À la même époque, il fournit au graveur Joseph Wagner les dessins pour une série de quatre feuilles qui présente des similitudes frappantes avec notre œuvre. Certes, la composition et la technique tiennent encore beaucoup de Piazzetta, mais le rendu est très différent. Maggiotto cherche à retranscrire l’air autant que la lumière, la matière autant que les formes, le sentiment autant que l’attitude, caractéristiques communes aux autres dessins de l’artiste. Il se sert beaucoup de l’estompe ou, comme dans notre œuvre, du lavis de pierre noire pour adoucir les courbes et atténuer les passages entre les parties éclairées et celles plongées dans l’ombre.

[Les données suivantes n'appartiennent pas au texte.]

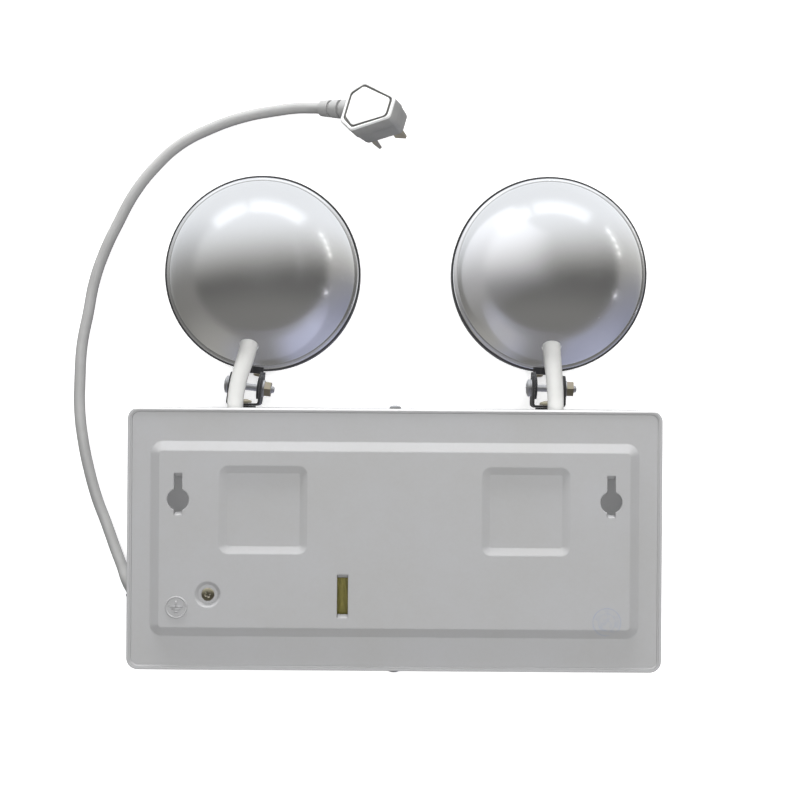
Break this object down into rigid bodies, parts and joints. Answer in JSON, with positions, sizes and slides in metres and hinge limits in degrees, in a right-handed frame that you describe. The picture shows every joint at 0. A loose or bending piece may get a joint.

Il s’enthousiasme pour la doublure fourrée de la cape, les boucles des cheveux, la courbure du nez, l’éclat du regard, la sensualité des lèvres entrouvertes. Plus que son maître, Maggiotto semble, dans ses figures de fantaisie, vouloir raconter une histoire, leur donner un sens moralisateur ce dont attestent les titres des estampes de Wagner.
Bibliographie
Maria Agnese CHIARI MORETTO WIEL (dir.), L’eredità di Piazzetta. Volti e figure nell’incisione del Settecento, catalogue d’exposition, Venise, 1996.
Ettore MERKEL, « Domenico Fedeli detto il Maggiotto », dans Giambattista Piazzetta. Il suo tempo, la sua scuola, catalogue d’exposition, Venise, 1983, p. 153-162.
Rodolfo PALLUCCHINI, « Il Piazzetta e la sua scuola », dans Giambattista Piazzetta. Il suo tempo, la sua scuola, catalogue d’exposition, Venise, 1983, p. 13-42.